Cuando Arouna Koné anotó el tercero, la emoción se apoderó del corazón de todos los levantinistas. Eran muchos años de sufrimiento, de ver a su equipo jugar en categorías menores, contra clubes muy pequeños. Había mucha gente que jamás había visto aquello. Era inevitable acordarse de los que ya no estaban, de quienes siempre habían soñado con esto pero ya no lo podían presenciar. La grada se vino abajo. El tanto del marfileño cerraba a falta de media hora un encuentro que se iba a hacer eterno, ya no por la oposición del rival, sino más bien por las propias ganas que tenía la masa granota de celebrar este hito: un liderazgo que muchos no esperaban que perdurase incluso dos jornadas más, hasta la 11 –aunque la duración fue de sólo una semana porque la décima etapa del campeonato fue intersemanal–. Tras la anotación y los primeros instantes de emoción destada, la alegría y el humor: los seguidores azulgranas empezaron a entonar el Follow the leader y a bailar con congas a lo largo del graderío.

Estallido de alegría

Cuando el vasco Delgado Ferreiro señaló definitivamente el camino a los vestuarios la locura se desató en Valencia. Cientos de granotas invadieron las calles con sus banderas, con tracas y haciendo sonar el claxon de sus vehículos como si se hubiera conseguido algún título. No era para menos: 102 años esperando este momento bien lo merecían.

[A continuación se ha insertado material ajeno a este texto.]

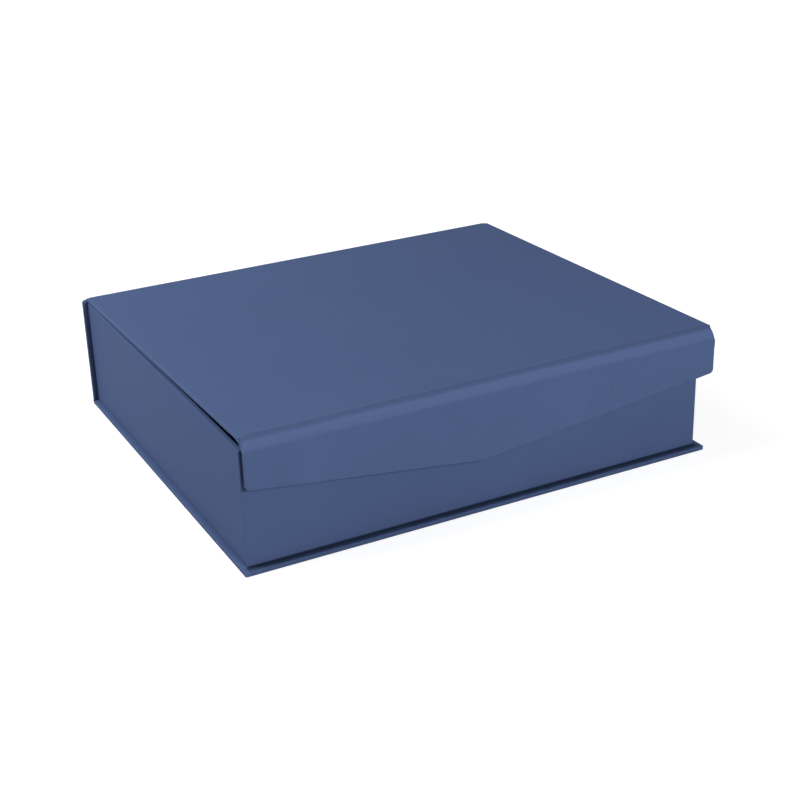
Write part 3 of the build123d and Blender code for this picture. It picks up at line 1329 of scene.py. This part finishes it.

La Fuente de las Cuatro Estaciones fue el epicentro de las celebraciones hasta que por la madrugada llegaran los jugadores al aparcamiento del Estadi Ciutat de València.

Las lágrimas de emoción eran inevitables y la ciudad del Turia amaneció con un color diferente al habitual: el azulgrana. La alegría desbordaba aquella mañana los 'poblados marítimos' y el pintoresco barrio de El Cabanyal, y alrededor de todo el mundo los levantinistas que vivían lejos de su tierra podían presumir por primera vez de su equipo y recibir las felicitaciones de sus convecinos.

Habían estado 102 años esperando este momento

El homenaje de la entidad a todos aquellos que durante años habían seguido al equipo sin poder ver semejante logro no pudo ser más emotivo; se trataba de hacer partícipes a aquellos que verdaderamente eran líderes durante más de un siglo, aquellos que nunca habían abandonado la fidelidad por aquellos colores, en las buenas y en las malas. Se trataba de que todos ellos también estuvieran presentes en las dos semanas más importantes de las historia de un club centenario.